Regulatory and tax changes also influence the attractiveness of dividends, especially for cross-border holders. Any changes in withholding regimes or corporate taxation in key jurisdictions could affect net yields for certain investor segments and thereby influence demand for dividend-paying industrial equities.
FAQ
Q: Will Dover's declaration change the ex-dividend date or record date schedule? A: The May 8, 2026 report specifies a payment date of June 15, 2026; companies typically publish record and ex-dividend dates in the accompanying press release. Investors seeking certainty should consult Dover's investor relations page or the formal press release for the exact ex-dividend date, which determines eligibility for the payment.
Q: How should institutional investors treat the $2.08 annualized payout in portfolio modelling?
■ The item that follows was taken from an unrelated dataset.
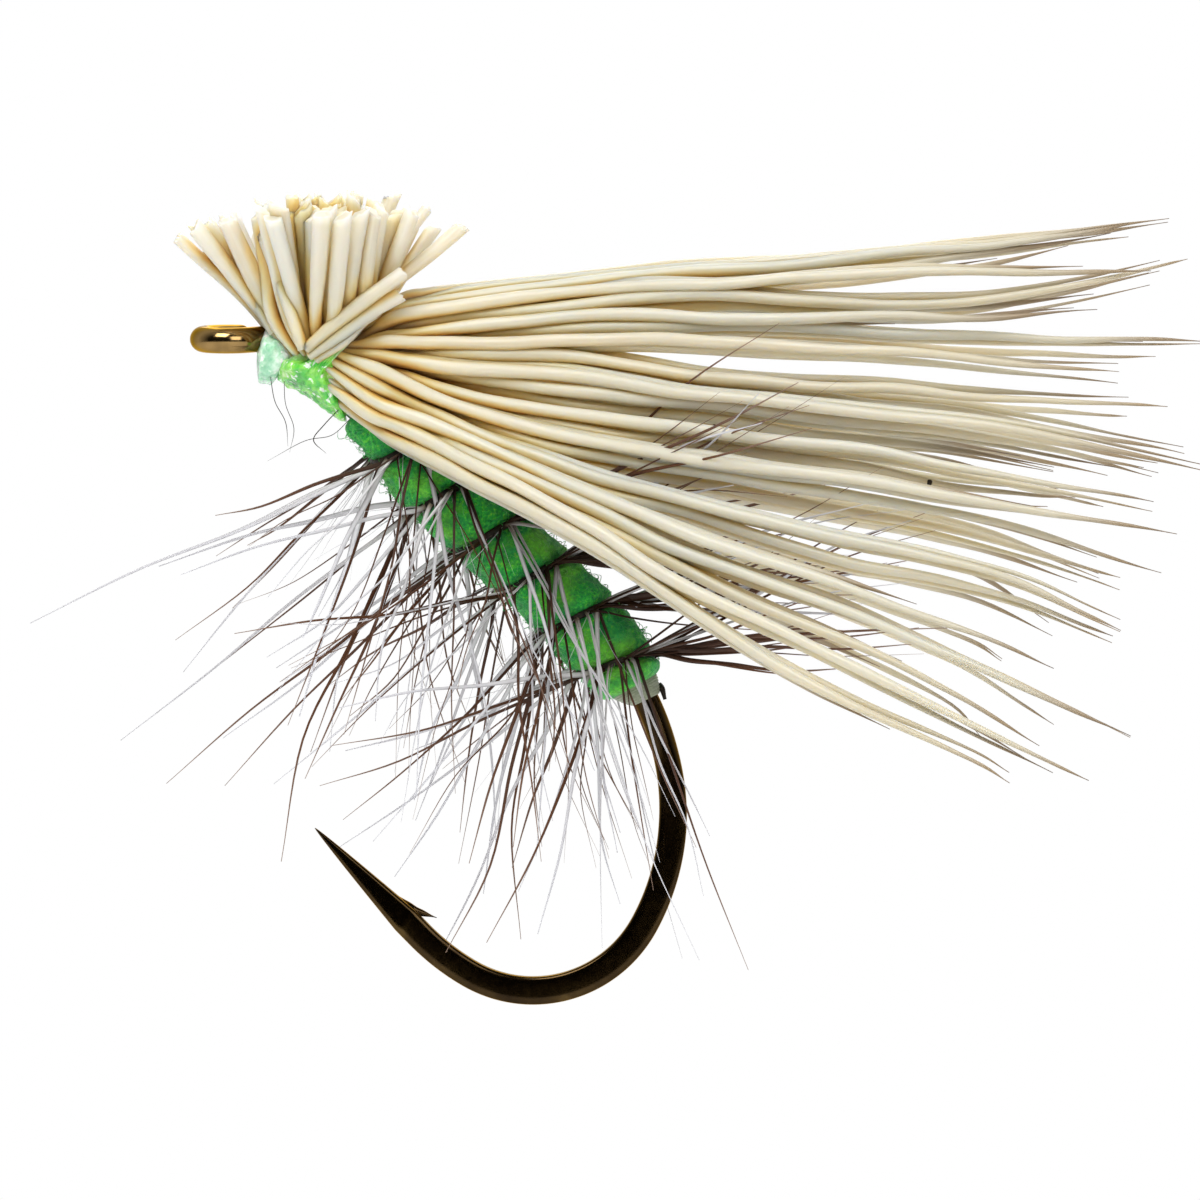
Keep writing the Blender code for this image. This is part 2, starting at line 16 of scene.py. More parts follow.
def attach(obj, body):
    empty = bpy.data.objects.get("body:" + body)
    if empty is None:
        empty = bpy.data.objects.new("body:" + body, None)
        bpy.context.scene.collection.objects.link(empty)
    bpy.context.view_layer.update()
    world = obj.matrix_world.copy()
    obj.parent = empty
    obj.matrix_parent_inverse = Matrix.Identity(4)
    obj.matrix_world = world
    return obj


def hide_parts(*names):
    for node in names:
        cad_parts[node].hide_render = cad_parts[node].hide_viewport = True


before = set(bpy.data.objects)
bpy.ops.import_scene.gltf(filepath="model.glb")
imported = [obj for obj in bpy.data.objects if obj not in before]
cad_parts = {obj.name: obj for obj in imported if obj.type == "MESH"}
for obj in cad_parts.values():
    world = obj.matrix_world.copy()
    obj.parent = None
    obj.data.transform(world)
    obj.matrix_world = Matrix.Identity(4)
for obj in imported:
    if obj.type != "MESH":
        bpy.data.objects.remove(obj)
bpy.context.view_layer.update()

MM = 0.001
GOLDEN_ANGLE = math.pi * (3 - math.sqrt(5))
SIDEWAYS = Vector((0, 1, 0))

# Hook wire, as the CAD bends it
WIRE_RADIUS = 0.215 * MM
EYE_RADIUS = 0.42 * MM
EYE_END_DEG = 52
EYE_TILT_DEG = 6
NECK_X = 0.63 * MM
WIRE_BENDS = (
    (0.70, 43.5),
    (4.80, -2),
    (2.15, 7.5),
    (2.45, 31),
    (2.65, 39),
    (3.35, 91),
    (1.05, 15.5),
    (2.50, 0),
)
FORGED_WIDTH = 0.235 * MM
FORGED_THICKNESS = 0.18 * MM
FORGED_FROM = 9.6 * MM
FORGED_FULL = 11.2 * MM
POINT_LENGTH = 2.15 * MM
POINT_RADIUS = 0.012 * MM
SPUR_LENGTH = 0.50 * MM

# Body, thread and cement, by distance along the wire from the neck
UNDERWRAP_RADIUS = 0.262 * MM
BODY_SPAN = (2.00 * MM, 8.56 * MM)
BODY_RADIUS = 0.66 * MM
BODY_SAG = 0.10 * MM
REAR_WRAP_SPAN = (8.54 * MM, 8.84 * MM)
REAR_WRAP_RADIUS = 0.41 * MM
CEMENT_SPAN = (0.0 * MM, 0.62 * MM)
CEMENT_RADIUS = 0.28 * MM
CEMENT_SAG = 0.46 * MM

# Feather
RIB_PITCH = 1.0 * MM
RIB_START = 2.45 * MM
RIB_TURNS = 6.0
RIB_DEPTH = 0.12 * MM
STEM_RADIUS = 0.065 * MM
BARBS_PER_TURN = 31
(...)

A: Use the $2.08 figure as a base-case income input while stress-testing scenarios for payout coverage under 5–15% revenue shocks and margin compression. Incorporate expected buybacks or capital expenditures disclosed in the quarterly filings to build a holistic capital-return model.
Q: Does this dividend declaration indicate a shift toward returning more capital via cash rather than buybacks? A: The single declaration does not establish a trend. Investors should monitor follow-up disclosures—specifically any increases in buyback authorizations or commentary during earnings calls—to determine whether the firm is rebalancing its capital-return mix.
Bottom Line
Dover's $0.52 quarterly dividend payable June 15, 2026, is a measured continuation of cash returns that warrants monitoring against upcoming earnings and cash-flow disclosures; it provides a predictable income input but is unlikely, in isolation, to materially re-rate the stock. Investors should watch record/ex-dividend dates and subsequent capital-allocation commentary for signals of change.
Disclaimer: This article is for informational purposes only and does not constitute investment advice.